Problems, challenges or opportunities. No matter how you describe the issues you may be facing in your particular place of work, I guarantee plenty of other people in plenty of other companies are experiencing them too. There's solace and comfort knowing you are not alone but, more importantly, there is also a variety of solution sources.

Take the challenges I heard as I led a masterclass on transformational communication in conjunction with Invest NI and the DCU Business School.

Nine senior leaders of subsidiaries of multinationals gathered together at the Culloden Estate and Spa in Belfast last week to share their experiences and explore topics taught by myself and other leading experts, including establishing and earning employee trust, three-horizon goal-setting and positive leadership.

In planet in Australia the week before, I worked with dozens of department heads from some 20 diverse organisations. The issues raised by these company representatives largely echoed the themes discussed more locally in the Robinson Room at Culloden Estate.

The stand-out among them, and what we're going to explore today, is how to create and curate a corporate culture. You won't be surprised to discover that this requires effective communication.

Outside of your service or products, culture is the most essential ingredient determining whether a business succeeds or fails. Your culture is the foundation for everything. It signals, outlines and clarifies for employees: "how we treat each other", "how we represent the company as everyday brand ambassadors" and "how we do things around here". So, where to begin?

1 Commit to the importance of culture

As a leader, you know culture needs to be front and centre. But if your senior leadership team, your middle managers and front-line employees don't agree and share your commitment, you simply don't have it.

Gallup recently conducted a survey which reported a whopping 87pc of global employees do not feel engaged.

That's shocking and means that a clear culture of valuing employees has not been established and supported in way too many businesses.

Couple that statistic with the World Health Organisation's figure that a trillion dollars is spent every year to deal with mental health issues in the workplace and you will begin to understand how important curating a positive and value-based culture in the workplace is today.

2 Involve everyone to contribute ideas

If you want to ignite or re-ignite your culture, ask open-ended questions about what it means to work for your company. What are the values your products or services represent to customers - or should do? What kind of spirit do you want to reinforce?
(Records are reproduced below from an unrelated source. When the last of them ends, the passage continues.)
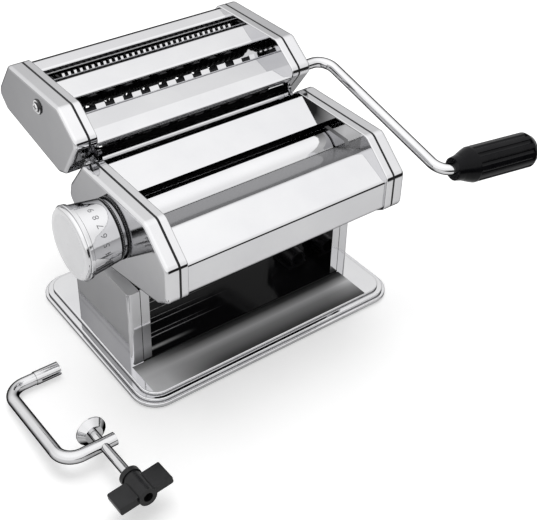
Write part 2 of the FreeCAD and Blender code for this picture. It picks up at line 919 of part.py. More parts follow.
def make_gear(label, y, z, root, tip, bore, turn):
    """Spur gear with straight-sided teeth, turned by part of a tooth."""
    root, tip = size(root), size(tip)
    body = new_body(label)
    near = S.gear_near
    far = near + S.gear_wide
    slab(body, "blank", "YZ_Plane", [(0.0, 0.0, root), (0.0, 0.0, bore)], near, far)
    tooth = [
        (root - 0.5, -root * 0.14), (tip, -tip * 0.036), (tip, tip * 0.036), (root - 0.5, root * 0.14),
    ]
    pad = slab(body, "tooth", "YZ_Plane", [tooth], near, far)
    teeth = body.newObject("PartDesign::PolarPattern", "teeth")
    teeth.Originals = [pad]
    teeth.Axis = (origin_part(body, "X_Axis"), [""])
    teeth.Angle = 360
    teeth.Occurrences = int(S.gear_teeth.value)
    teeth.setExpression("Occurrences", S.gear_teeth.text)
    body.Tip = teeth
    place(body, y=y, z=z, turn=turn)
    node(body, label)


# ------------------------------------------------------------ smooth rollers

def make_roller_tube(label, y):
    """Hollow smooth roller."""
    half = S.roller_half
    profile = [
        (-half, S.roller - S.roller_wall), (-half, S.roller - 0.5), (-half + 0.5, S.roller),
        (half - 0.5, S.roller), (half, S.roller - 0.5), (half, S.roller - S.roller_wall),
    ]
    node(turned(label, profile, y, S.roller_z), label)


def shaft_profile(left_end, right_end, right_radius):
    """A shaft with a disc at each end of the tube that it carries."""
    inner = S.disc_inner
    half = S.roller_half
    disc = S.roller - S.roller_wall
    return [
        (left_end, 0.0), (left_end, S.journal), (-half, S.journal), (-half, disc), (-inner, disc),
        (-inner, S.journal), (inner, S.journal), (inner, disc), (half, disc), (half, right_radius),
        (right_end, right_radius), (right_end, 0.0),
    ]


def cut_crank_socket(body):
    """Blind bore with a cross slot in the end of a drive shaft."""
    cut(body, "crank_bore", "YZ_Plane", [(0.0, 0.0, S.crank_bore)], S.hub_end - S.crank_deep, S.hub_end + 1)
    half = S.crank_slot / 2
    slot = [box_outline(-S.hub - 1, -half, S.hub + 1, half)]
    cut(body, "cross_slot", "YZ_Plane", slot, S.hub_end - S.slot_deep, S.hub_end + 1)


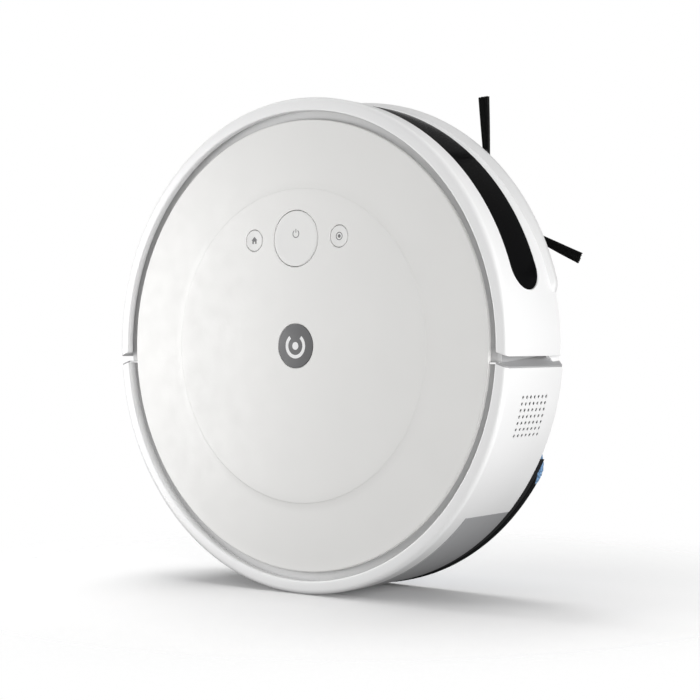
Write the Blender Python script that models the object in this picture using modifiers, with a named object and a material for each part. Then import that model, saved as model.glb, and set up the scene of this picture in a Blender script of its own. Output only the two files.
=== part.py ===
"""Round two-in-one robot vacuum and mop, built as separate pieces on their real joints.

Metres, +Z up. The robot stands on its wheels and mop pad with the floor at z = 0,
its front towards -Y and its right side towards -X. Everything hangs on one empty
at the centre of the round shell.
"""

import math

import bmesh
import bpy
from mathutils import Matrix, Vector

MM = 0.001
GAP = 0.3 * MM

# Round shell.
AXIS_X = 5.5 * MM  # the side brush reaches past the shell, so the shell sits off centre
SHELL_RADIUS = 170 * MM
SHELL_WALL = 2.6 * MM
RING_TOP = 80.6 * MM
RING_INNER_RADIUS = 160.8 * MM
RING_UNDERSIDE = 77.6 * MM
SHELL_BOTTOM = 11 * MM
BUMPER_BOTTOM = 14.5 * MM
LIP_RADIUS = 173 * MM
LIP_END_Y = -35 * MM
BUMPER_END = 3.4 * MM
REAR_START = 10.6 * MM
END_SLANT = 0.32
SHELL_STEPS = 48
TALL = 100 * MM  # above everything, for cutters that go right through

# Top plate and its controls.
PLATE_RADIUS = 155 * MM
PLATE_EDGE_TOP = 78.4 * MM
PLATE_DOME = 2.4 * MM
PLATE_THICKNESS = 2.4 * MM
INNER_DISC_RADIUS = 108 * MM
INNER_STEP = 0.35 * MM
CONTROL_ROW_Y = -73.7 * MM
SMALL_BUTTON_X = 37.5 * MM
CLEAN_RADIUS = 19.2 * MM
SMALL_RADIUS = 7.3 * MM
EMBLEM_RADIUS = 15.1 * MM
EMBLEM_RECESS = 0.9 * MM

# Black sensor window in the bumper.
WINDOW_HEIGHT = 32 * MM
WINDOW_MIDDLE = 48 * MM
WINDOW_END_ANGLE = math.radians(12)

# Speaker holes in the rear shell.
GRILLE_ROWS = 7
GRILLE_FIRST_ANGLE = math.radians(11.3)
GRILLE_LAST_ANGLE = math.radians(20)
GRILLE_TOP = 56.6 * MM
GRILLE_BOTTOM = 28 * MM
GRILLE_HOLE_RADIUS = 1.05 * MM

# Inner frame and chassis.
FRAME_RADIUS = 162.6 * MM
FRAME_WALL = 2 * MM
GROOVE_FLOOR = 74.5 * MM
CHASSIS_RADIUS = 166 * MM
CHASSIS_THICKNESS = 2.5 * MM
CHASSIS_TOP = SHELL_BOTTOM + CHASSIS_THICKNESS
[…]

These kinds of questions should be asked to as many employees as possible in myriad ways. Imagine an all-hands town-hall meeting, a series of smaller, perhaps departmental, team brain-storming sessions, a bespoke software platform, a company-wide survey, or even several clip-board lists on bulletin boards in the canteen.
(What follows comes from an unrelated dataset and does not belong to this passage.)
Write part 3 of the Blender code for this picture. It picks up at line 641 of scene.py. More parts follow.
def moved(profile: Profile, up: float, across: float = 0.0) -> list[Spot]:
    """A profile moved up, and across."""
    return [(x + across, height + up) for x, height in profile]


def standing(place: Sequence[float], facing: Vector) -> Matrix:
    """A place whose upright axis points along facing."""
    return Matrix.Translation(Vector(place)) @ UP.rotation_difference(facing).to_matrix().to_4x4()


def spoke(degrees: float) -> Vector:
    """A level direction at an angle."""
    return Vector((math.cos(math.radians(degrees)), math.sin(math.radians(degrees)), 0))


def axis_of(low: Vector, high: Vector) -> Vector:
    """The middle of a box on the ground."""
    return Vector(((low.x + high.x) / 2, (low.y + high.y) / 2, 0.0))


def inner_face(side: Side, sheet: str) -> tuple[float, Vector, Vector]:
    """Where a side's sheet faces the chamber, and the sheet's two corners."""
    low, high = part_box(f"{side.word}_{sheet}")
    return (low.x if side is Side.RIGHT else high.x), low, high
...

Seek widespread input to gain buy-in and unity. Naturally, you're going to predict that I recommend an outside person or group to kick this off and help your HR or comms team guide this process, and you're right.

3 Establish two-way communications to continually nurture culture

Once you have collectively established your unique guiding principles for your company's culture, you cannot etch a string of words on some glass office wall and be done with it. Being intentional about culture means you find ways to reinforce it through every facet of the company.
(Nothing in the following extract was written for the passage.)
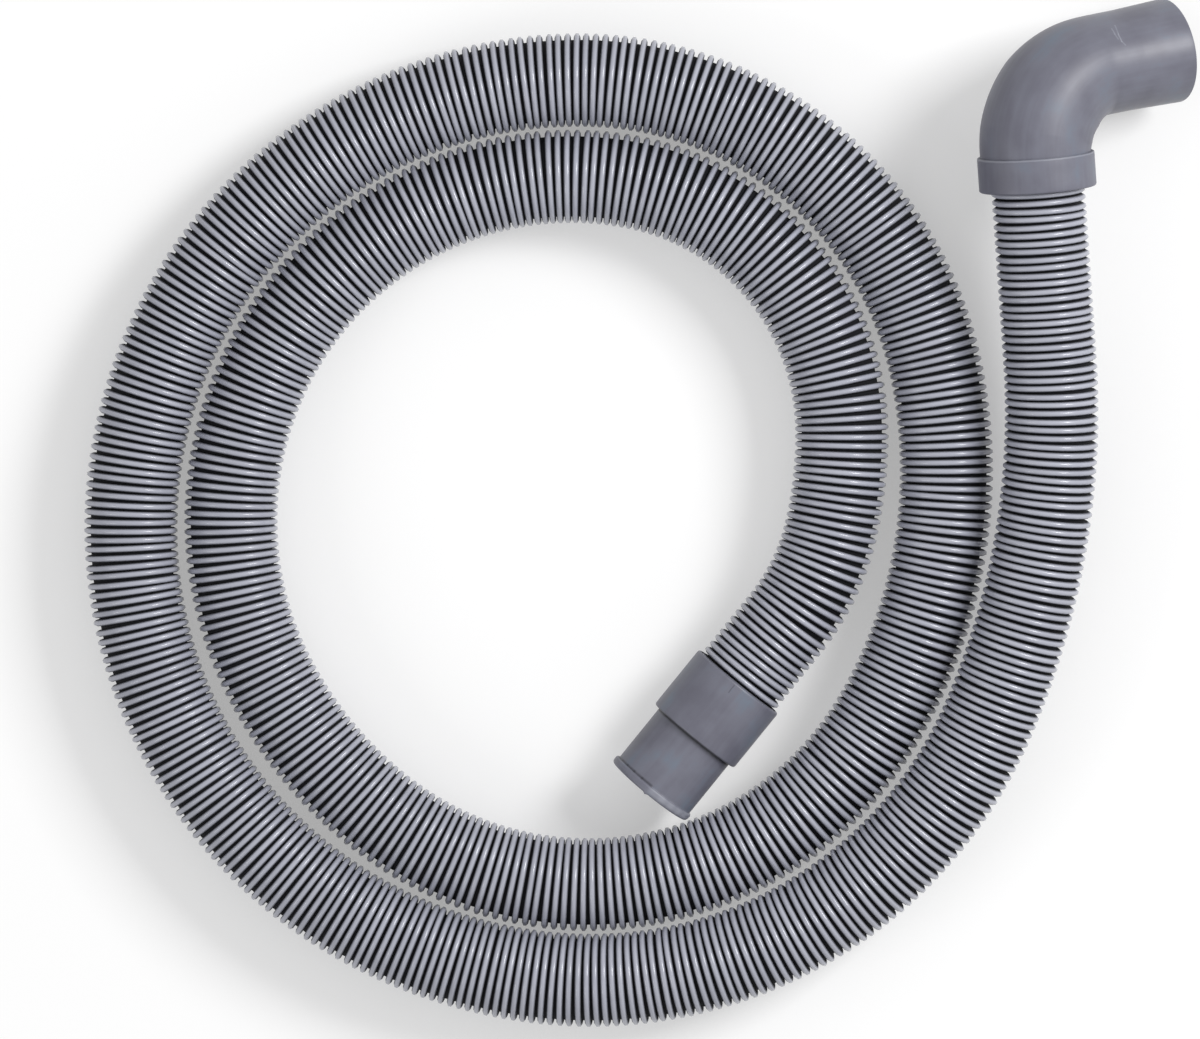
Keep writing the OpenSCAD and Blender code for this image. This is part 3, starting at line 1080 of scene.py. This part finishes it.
@dataclass
class Connector:
    """The straight connector: a cuff over the hose and a narrower spigot with a bead."""

    cuff_length: float = 0.0285
    cuff_radius: float = 0.02065
    lip: float = 0.0022
    lip_radius: float = 0.0193
    cavity_radius: float = 0.01975
    flange: float = 0.0022
    spigot_radius: float = 0.0182
    spigot_bore: float = 0.0162
    spigot_length: float = 0.029
    spigot_root: float = 0.0173
    bead_radius: float = 0.0194
    bead_length: float = 0.0032
    seam: float = 0.0005
    snug: float = 0.00005
    # Roundings
    bead_edge: float = 0.0014
    outer_edge: float = 0.0012
    bore_edge: float = 0.0004
    edge: float = 0.0003
    fine_edge: float = 0.0001
    # The end as it left the mould: how far back that reaches, how far the top edge sags
    # outward, and its burr
    worn_run: float = 0.012
    sag: float = 0.0006
    burr: float = 0.0014
    burr_deg: float = 4.0
    burr_width_deg: float = 2.4
    # One half of the bead is drawn back and in, each by a mean and a wave
    drawn_back_mm: tuple[float, float] = (0.25, 0.12)
    drawn_in_mm: tuple[float, float] = (0.2, 0.08)
    waves: int = 7
    # Marks: chains of chords on the bead (a painted highlight and painted shade), painted shade
    # just past the cuff's end, and a nick in its mouth
    chord_deg: int = 15
    chords: int = 6
    bead_highlight_deg: int = -2
    bead_shade_deg: int = 4
    seam_shade_past: float = 0.3 * MM
    nick: tuple[float, float] = (0.0012, 0.0050)
    nick_deg: float = 2
    around: int = 180
    cuff_step: float = 0.003
    spigot_step: float = 0.0015

    @property
    def tip(self) -> float:
        """Distance from the cuff's mouth to the spigot's end."""
        return self.cuff_length + self.spigot_length

    def axis(self) -> FittingAxis:
        """Straight centreline from the swivel's place, with the upward direction as its side."""
        place, ahead = (np.array(joint_named("cuff_swivel")[key]) for key in ("pos_m", "axis"))
        return FittingAxis(place, unit(ahead), side=np.array([0.0, 0.0, 1.0]))

    def marks(self) -> tuple[Mark, ...]:
        """Painted shade in the seam, a nick at the cuff's mouth, and painted highlight and shade on the bead.

        The bead's painted highlight on its lit half and the painted shade at its root on the other half are chains
        of chords.

        Returns:
            The marks.
        """
        bead, root = self.tip - self.bead_length / 2, self.tip - self.bead_length
        seam, step = self.cuff_length + self.seam_shade_past, self.chord_deg
        # Tone, distance, first angle, step, radius, width and strength of each chain
        chains = (
            # Painted highlight on the bead's lit half, and painted shade at its root on the shaded half
            (Tone.PALE, bead, self.bead_highlight_deg, -step, self.bead_radius, 2.6 * MM, 0.42),
            (Tone.DARK, root, self.bead_shade_deg, step, self.spigot_radius, 0.9 * MM, 0.6),
        )
        return (
            # Painted shade: a dark ring on the spigot just past the cuff's end
            Mark(Tone.DARK, (seam, seam), (0, 0), self.cuff_radius, width=0.95 * MM,
                 strength=0.95, ring=True),
            Mark(Tone.DARK, self.nick, (self.nick_deg,) * 2, self.cuff_radius, width=0.35 * MM,
                 strength=0.45),
            *(Mark(tone, (place, place), (first + k * step, first + (k + 1) * step), *line)
              for tone, place, first, step, *line in chains for k in range(self.chords)),
        )

    def worn_tip(self, s: Grid, r: Grid, angle: Grid) -> tuple[Grid, Grid]:
        """Shapes the spigot's end as it left the mould.

        Over its last stretch the end is pushed out by sag * w^2 * cos angle,
        where w runs from 0 to 1. One half of the bead is drawn in by a fraction
        of a millimetre with a slow wave, and a burr stands out in a narrow bell
        curve.

        Args:
            s: distances from the cuff's mouth.
            r: radii.
            angle: angles from the top.

        Returns:
            Moved distances and radii.
        """
        w = np.clip((s - self.tip) / self.worn_run + 1, 0, 1)
        on_bead = np.clip((r - self.spigot_radius) / (self.bead_radius - self.spigot_radius), 0, 1)
        last = np.clip((s - self.tip + self.bead_length) / self.bead_length, 0, 1) * on_bead
        drawn = np.clip(-np.sin(angle), 0, 1) ** 0.5
        wave = np.sin(self.waves * angle) * drawn
        away = (np.degrees(angle) - self.burr_deg + 180) % 360 - 180
        bell = np.exp(-((away / self.burr_width_deg) ** 2))
        back, inward = (
            (mean + swing * wave) * MM * drawn
            for mean, swing in (self.drawn_back_mm, self.drawn_in_mm))
        on = s + self.sag * w**2 * np.cos(angle) + last * (self.burr * bell - back)
        return on, r - on_bead * w * inward

    def cuff(self) -> Shell:
        """The cuff, with a lip at the hose and a flange round the spigot."""
        length, root = self.cuff_length, self.spigot_radius + self.snug
        return Shell("connector_cuff", "cuff", [
            (0.0, self.lip_radius, self.fine_edge), (0.0, self.cuff_radius, self.outer_edge),
            (length, self.cuff_radius, self.outer_edge),
            (length, root + self.seam, self.fine_edge), (length - self.seam, root, 0.0),
            (length - self.flange, root, 0.0), (length - self.flange, self.cavity_radius, 0.0),
            (self.lip, self.cavity_radius, 0.0), (self.lip, self.lip_radius, self.edge),
        ], self.cuff_step, self.around)

    def spigot(self) -> Shell:
        """The spigot, with a root inside the cuff and a bead on its end."""
        root_end, root_radius = self.cuff_length - self.flange, self.cavity_radius - self.snug
        return Shell("connector_spigot", "spigot", [
            (self.spigot_root, self.spigot_bore, 0.0), (self.spigot_root, root_radius, 0.0),
            (root_end, root_radius, 0.0), (root_end, self.spigot_radius, 0.0),
            (self.tip - self.bead_length, self.spigot_radius, self.edge),
            (self.tip - self.bead_length, self.bead_radius, self.outer_edge),
            (self.tip, self.bead_radius, self.bead_edge),
            (self.tip, self.spigot_bore, self.bore_edge),
        ], self.spigot_step, self.around, self.worn_tip)

    def build(self) -> list[Piece]:
        """Makes and dresses the connector's pieces.

        Returns:
            The cuff and the spigot.
        """
        axis = self.axis()
        plastic = InjectionMouldedPolypropylene(
            "injection_moulded_connector", self.marks()).build()
        shells = (self.cuff(), self.spigot())
        return [shell.build(axis, plastic, Body.CONNECTOR) for shell in shells]


@dataclass(frozen=True)
class HiddenRings:
    """Seals and split rings inside the fittings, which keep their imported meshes."""

    seals: tuple[str, ...] = ("elbow_seal", "cuff_seal")
    grab_rings: tuple[str, ...] = ("elbow_grab_ring", "cuff_grab_ring")

    def build(self) -> None:
        """Dresses the rings."""
        rubber = PlainMoulding("nitrile_rubber", "#2b2b2d", roughness=0.6, ior=1.52).build()
        acetal = PlainMoulding("natural_acetal", "#cfcfca", roughness=0.4, ior=1.48).build()
        kinds = ((self.seals, rubber, Slot.SEAL), (self.grab_rings, acetal, Slot.RING))
        for names, material, slot in kinds:
            for name in names:
                dress(frame["nodes"][name], material)
                LOG.info("ring: %s", name)


# ---- studio ----


@dataclass(frozen=True)
class Lamp:
    """A square area lamp that looks at the coil's middle."""

    name: str
    azimuth_deg: float
    elevation_deg: float
    size: float
    power: float
    distance: float = 2.6

    def build(self) -> None:
        """Adds the lamp."""
        around, up = math.radians(self.azimuth_deg), math.radians(self.elevation_deg)
        place = self.distance * Vector(
            (math.cos(up) * math.cos(around), math.cos(up) * math.sin(around), math.sin(up)))
        data = bpy.data.lights.new(self.name, "AREA")
        data.size, data.energy = self.size, self.power
        lamp = bpy.data.objects.new(self.name, data)
        lamp.location = place
        lamp.rotation_euler = place.to_track_quat("Z", "Y").to_euler()
        bpy.context.scene.collection.objects.link(lamp)


@dataclass(frozen=True)
class Studio:
    """Camera almost straight above the coil, a lamp on each side and a white floor."""

    # Width that the camera takes in at the coil
    view_width: float = 0.4872
    centre: tuple[float, float, float] = (0.0142, 0.0002, 0.019)
    distance: float = 8.0
    lean_x_deg: float = 1.3
    lean_y_deg: float = 2.5
    sensor_mm: float = 36.0
    clip: tuple[float, float] = (0.1, 100.0)
    lamps: tuple[Lamp, ...] = (
        Lamp("key", azimuth_deg=27.0, elevation_deg=42.0, size=0.9, power=46.5),
        Lamp("fill", azimuth_deg=210.0, elevation_deg=34.0, size=1.0, power=11.0),
    )
    sky_strength: float = 0.54
    floor_size: float = 6.0
    floor_white: str = "#fdfdfd"
    floor_grey: str = "#a8a8a8"
    floor_glow: float = 0.37

    def add_camera(self) -> None:
        """Adds the camera: far away with a long lens, leaning a little towards +X and +Y."""
        data = bpy.data.cameras.new("camera")
        data.sensor_width = self.sensor_mm
        data.lens = self.sensor_mm * self.distance / self.view_width
        data.clip_start, data.clip_end = self.clip
        camera = bpy.data.objects.new("camera", data)
        lean_x, lean_y = math.radians(self.lean_x_deg), math.radians(self.lean_y_deg)
        back = Vector((math.tan(lean_x), math.tan(lean_y), 1.0)).normalized()
        right = Vector((0.0, 1.0, 0.0)).cross(back).normalized()
        turn = Matrix((right, back.cross(right), back)).transposed()
        camera.location = Vector(self.centre) + back * self.distance
        camera.rotation_mode = "QUATERNION"
        camera.rotation_quaternion = turn.to_quaternion()
        bpy.context.scene.collection.objects.link(camera)
        bpy.context.scene.camera = camera

    def seen(self, add: Adder) -> Node:
        """A node that is 1 for rays from the camera, a reflection or a clear piece.

        Args:
            add: add_node for the tree.

        Returns:
            The node.
        """
        rays = add("LightPath").outputs
        either = add("Math", {"operation": "MAXIMUM"}, in_0=rays["Is Camera Ray"],
                     in_1=rays["Is Glossy Ray"])
        return add("Math", {"operation": "MAXIMUM"}, in_0=either,
                   in_1=rays["Is Transmission Ray"])

    def add_sky(self) -> None:
        """Adds an even sky that the camera and reflections see as white."""
        world = bpy.data.worlds.new("sky")
        bpy.context.scene.world = world
        world.use_nodes = True
        world.node_tree.nodes.clear()
        add = partial(add_node, world.node_tree)
        lit = add("Background", Color=linear(WHITE), Strength=self.sky_strength)
        white = add("Background", Color=linear(WHITE), Strength=1.0)
        mix = add("MixShader", in_0=self.seen(add), in_1=lit, in_2=white)
        add("OutputWorld", Surface=mix)

    def add_floor(self) -> None:
        """Adds a floor that is white to the camera and still shows soft shadows.

        It throws back less light than it shows, so that the hose's sides and
        grooves stay dark.
        """
        half = self.floor_size / 2
        points = half * np.array([(-1, -1, 0), (1, -1, 0), (1, 1, 0), (-1, 1, 0)], float)
        floor = make_piece("floor", points, np.array([[0, 1, 2, 3]]))
        material, add = new_material("white_board")
        seen = self.seen(add)
        paint = add("Mix", {"data_type": "RGBA"}, in_0=seen, in_6=linear(self.floor_grey),
                    in_7=linear(self.floor_white))
        share = add("Math", {"operation": "MULTIPLY"}, in_0=seen, in_1=self.floor_glow)
        board = add("BsdfDiffuse", Color=paint.outputs[2])
        glow = add("Emission", Color=linear(WHITE), Strength=1.0)
        mix = add("MixShader", in_0=share, in_1=board, in_2=glow)
        add("OutputMaterial", Surface=mix)
        floor.data.materials.append(material)

    def build(self) -> None:
        """Adds the lamps, the sky and the floor, and sets the plain view transform."""
        for lamp in self.lamps:
            lamp.build()
        self.add_sky()
        self.add_floor()
        bpy.context.scene.view_settings.view_transform = "Standard"


def main() -> None:
    """Builds the camera and the hose first, then the fittings, and last the studio."""
    logging.basicConfig(level=logging.INFO, format="%(name)s: %(message)s")
    studio = Studio()
    studio.add_camera()
    hose = RibbedHose()
    tube = hose.build()
    Elbow().build()
    connector = Connector().build()
    HiddenRings().build()
    hose.declare()
    studio.build()


if __name__ == "__main__":
    main()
Your policies, your employee systems, your org chart, your benefits packages all need to consistently reflect the culture you have created. A critical component of this is ensuring communication about preserving and protecting your culture is two-ways.

There are plenty of platforms that support this. If your managers are only busy "pushing out" messages - and not actively seeking feedback from front-line workers - your culture will lose vigour and relevancy in no time.

4 Embody your culture personally

The number one roadblock to success in culture implementation? The CEO. I already mentioned the need for two-way communication to allow employees to freely share with managers, but this can't stop before the top. Don't be afraid of transparency. If you are the leader of your organisation, you are its primary cultural emissary. Full stop.

At the same time, I recommend organisations launch peer-to-peer recognition and awards programmes to empower employees working beneath the penthouse office to identify and encourage each other around behaviours and actions which exemplify their corporate culture.

If you and your team cannot articulate your values or know what it means to personally work and live as a representative of your culture, you need a booster shot.

5 Rinse and repeat

Which leads me to the last point of this cycle. And it is a cycle. Think of creating and curating culture as a bicycle wheel. It needs to keep spinning to keep you moving forward. If you don't feel like you're moving forward any more, your culture wheel has ground to a halt. Go back up to point number one and repeat the process.